- The legislation puts wildlife trafficking in the same category as weapons and drug-trafficking.
- Legislation aims to label countries that are found to be a “major source, transit point or consumer of wildlife trafficking products”.
- Legislation presses the U.S. government to “provide security assistance to appropriate African security forces to counter wildlife trafficking and poaching”.
The U.S. government has stepped up its fight against wildlife trafficking.
On Monday, the U.S. House of Representatives passed the Global Anti-Poaching Act, which aims to “support global anti-poaching efforts, strengthen the capacity of partner countries to counter wildlife trafficking, and designate major wildlife trafficking countries.” The anti-poaching bill was co-sponsored by 43 Republicans and 64 Democrats.
“This legislation is a significant step forward in the fight against wildlife crime and demonstrates the continued leadership that the US Congress is taking on this issue,” Ginette Hemley, Senior Vice President of Wildlife Conservation at World Wildlife Fund (WWF), said in a statement.
“Wildlife crime has traditionally been extremely high profit and very low risk. By officially designating wildlife trafficking as a serious crime, the risk may finally outweigh the potential reward. This could be a real game changer for the conservation of elephants, rhinos, and countless species illegally killed and traded around the world,” she added.
The legislation notes that the same international gangs and criminals that smuggle weapons and drugs are involved in poaching and trafficking wildlife. So it puts wildlife trafficking in the same category as weapons and drug-trafficking, “making it a liable offense for money laundering and racketeering.”
To support global anti-poaching efforts, the legislation aims to label countries that are found to be a “major source, transit point or consumer of wildlife trafficking products”. It also calls for a special designation for countries that have failed to adhere to international agreements on endangered or threatened species.
The legislation recognizes that in most protected areas, park rangers are often outnumbered by poachers, and presses the U.S. government to “provide security assistance to appropriate African security forces to counter wildlife trafficking and poaching.”
The legislation also supports “professionalization of partner countries” wildlife law enforcement rangers on the front lines of the fight against poachers, who are often armed with night-vision goggles, heavy weaponry, and even helicopters.”

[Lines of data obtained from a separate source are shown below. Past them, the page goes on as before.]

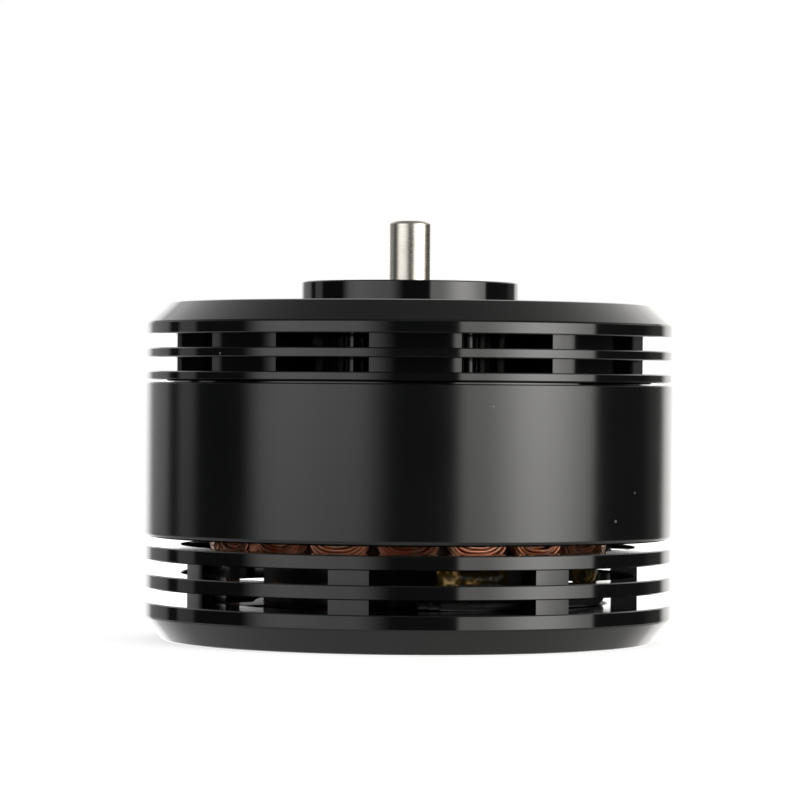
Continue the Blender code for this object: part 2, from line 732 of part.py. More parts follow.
def make_bell_cap():
    """The one-piece bell cap: top disc, boss, hub, pillars with ribs, free fin and seat fin."""
    spigot_outer = ring_inner - FIT_GAP
    spigot_inner = spigot_outer - SPIGOT_WALL
    spigot_bottom = magnet_top + FIT_GAP
    under = cap_top - TOP_DISC_THICKNESS
    hub_bottom = nose_bottom + HUB_NOSE_LENGTH
    disc = turned("top_disc", [
        (HUB_RADIUS - JOIN_OVERLAP, under), (cap_pillar_inner, under),
        (cap_pillar_inner, disc_bottom), (body_radius, disc_bottom),
        (body_radius, cap_top - CAP_CHAMFER_HEIGHT), (body_radius - CAP_CHAMFER_WIDTH, cap_top),
        (HUB_RADIUS - JOIN_OVERLAP, cap_top),
    ])
    hub = turned("boss", [
        (shaft_bore, nose_bottom), (inner_land, nose_bottom), (inner_land, hub_bottom),
        (HUB_RADIUS, hub_bottom), (HUB_RADIUS, under + JOIN_OVERLAP), (boss_radius, under + JOIN_OVERLAP),
        (boss_radius, boss_top), (shaft_bore, boss_top),
    ], HUB_SIDES)
    body = boolean(disc, [hub], "UNION")
    pitch = math.tau / CAP_PILLAR_COUNT
    rib_bottom = coil_top + RIB_ABOVE_COILS
    pillars = []
    rings = []
    for i in range(CAP_PILLAR_COUNT):
        angle = CAP_PILLAR_START + i * pitch
        pillars.append(sector(
            f"cap_pillar_{i + 1}", cap_pillar_inner + JOIN_OVERLAP, cap_groove_radius,
            angle, CAP_PILLAR_SPAN, seat_top - JOIN_OVERLAP, disc_bottom + JOIN_OVERLAP,
        ))
        rib = plate(f"cap_rib_{i + 1}", [rib_outline()], rib_bottom, under + JOIN_OVERLAP)
        rib.data.transform(Matrix.Translation((0, 0, rib.location.z)))
        rib.location.z = 0
        pillars.append(turn(rib, angle))
    rings.append(turned("seat_fin", [
        (spigot_inner, spigot_bottom), (spigot_outer, spigot_bottom),
        (spigot_outer, seat_bottom), (body_radius, seat_bottom), (body_radius, seat_top),
        (spigot_inner, seat_top),
    ]))
    fin_inner = cap_groove_radius - JOIN_OVERLAP
    for i in range(CAP_FIN_COUNT):
        bottom = seat_top + (i + 1) * CAP_GROOVE_HEIGHT + i * CAP_FIN_THICKNESS
        top = bottom + CAP_FIN_THICKNESS
        rings.append(turned(f"cap_fin_{i + 1}", [
            (fin_inner, bottom), (body_radius, bottom), (body_radius, top), (fin_inner, top)
        ]))
    body = boolean(body, pillars, "UNION")
    body = boolean(body, rings, "UNION")
    cuts = []
    for i in range(CAP_PILLAR_COUNT):
        cuts.append(arc_slot(
            f"intake_{i + 1}", boss_radius + INTAKE_MARGIN, INTAKE_WIDTH,
            CAP_PILLAR_START + (i + 0.5) * pitch, pitch - CAP_SPOKE_SPAN,
            under - CUT_MARGIN, cap_top + CUT_MARGIN,
        ))
    for i in range(ADAPTER_HOLE_COUNT):
        hole = cylinder(
            f"adapter_hole_{i + 1}", ADAPTER_HOLE_RADIUS,
            boss_top - ADAPTER_HOLE_DEPTH, boss_top + CUT_MARGIN,
        )
        hole.data.transform(Matrix.Translation((ADAPTER_HOLE_CIRCLE_RADIUS, 0, 0)))
        cuts.append(turn(hole, (i + 0.5) * math.tau / ADAPTER_HOLE_COUNT))
    return place(boolean(body, cuts, "DIFFERENCE"), "bell_cap", black_anodised)


def carry(axis_name, is_carried):
    """Parents the parts that turn together to an empty on the motor's axis."""
    axis = new_object(axis_name, None, parts)
    for obj in parts.objects:
        if obj.type == "MESH" and is_carried(obj.name):
            obj.parent = axis


ball_mesh = make_ball_mesh()
make_base()
make_core()
make_coils()
make_wraps()
make_bearing("lower_bearing", lower_bearing_bottom)
make_bearing("upper_bearing", upper_bearing_bottom)
make_shaft()
make_flux_ring()
make_bell_cap()

cage_parts = ("_cage", "_ball_")
turning = ("bell_cap", "flux_ring", "shaft", "bell_shim", "thrust_washer", "retaining_clip")
carry("rotor_axis", lambda name: name in turning or name.endswith("inner_ring"))
for bearing in ("lower_bearing", "upper_bearing"):
    carry(
        f"{bearing}_cage_axis",
        lambda name: name.startswith(bearing) and any(piece in name for piece in cage_parts),
    )
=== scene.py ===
# %% [markdown]
# # A brushless motor on white
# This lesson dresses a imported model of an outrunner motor: a still base with the coils, and a bell
# that turns round it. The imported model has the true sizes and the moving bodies, but only coarse
# facets. Each cell remakes one piece finely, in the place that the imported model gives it, and hands
# it to the body that it turns with.

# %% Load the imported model
import math

import bmesh
import bpy
from mathutils import Matrix, Vector


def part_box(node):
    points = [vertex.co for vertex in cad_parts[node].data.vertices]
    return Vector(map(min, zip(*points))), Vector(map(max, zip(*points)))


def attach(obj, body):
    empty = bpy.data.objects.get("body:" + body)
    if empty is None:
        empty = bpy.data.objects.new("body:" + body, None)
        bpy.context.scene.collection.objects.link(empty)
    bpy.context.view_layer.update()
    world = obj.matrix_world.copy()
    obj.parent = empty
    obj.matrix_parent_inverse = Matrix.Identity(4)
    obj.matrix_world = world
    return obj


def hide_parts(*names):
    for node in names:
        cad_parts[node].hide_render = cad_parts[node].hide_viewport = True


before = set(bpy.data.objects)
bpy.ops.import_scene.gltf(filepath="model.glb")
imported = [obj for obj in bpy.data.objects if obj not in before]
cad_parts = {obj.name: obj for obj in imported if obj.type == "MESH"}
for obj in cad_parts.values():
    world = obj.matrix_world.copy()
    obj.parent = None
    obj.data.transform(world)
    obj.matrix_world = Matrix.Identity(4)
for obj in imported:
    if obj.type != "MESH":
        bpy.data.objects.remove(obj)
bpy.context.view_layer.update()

# %% [markdown]
# ## Sizes
# A fine piece has to lie exactly where the coarse one lies. Whatever a node's box can say, such as
# the radius of the flux ring or the height of the boss, is read from it. The rest, such as the
# height of a groove between two fins, is written once here, in metres.

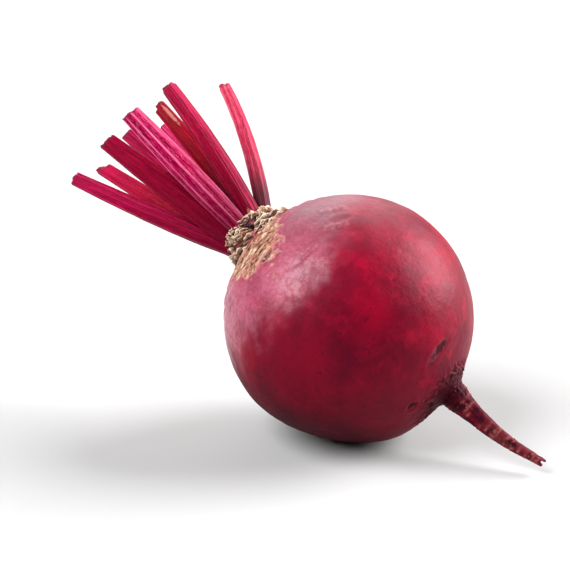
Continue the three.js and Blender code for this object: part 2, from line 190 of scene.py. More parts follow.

Moreover, the legislation supports expansion and strengthening of regional wildlife enforcement networks (WENs), which are “government-led, regionally-focused platforms that help countries strengthen coordination and promote intelligence sharing.”
“This vital legislation holds foreign governments accountable by ‘naming and shaming’ the worst violators and adds greater consequences for traffickers in this illicit trade,” Edward Randall Royce, Chairman of the Foreign Affairs Committee and author of the Global Anti-Poaching Act, said in a statement. “And it presses the Administration to continue to provide important security assistance to African park rangers.”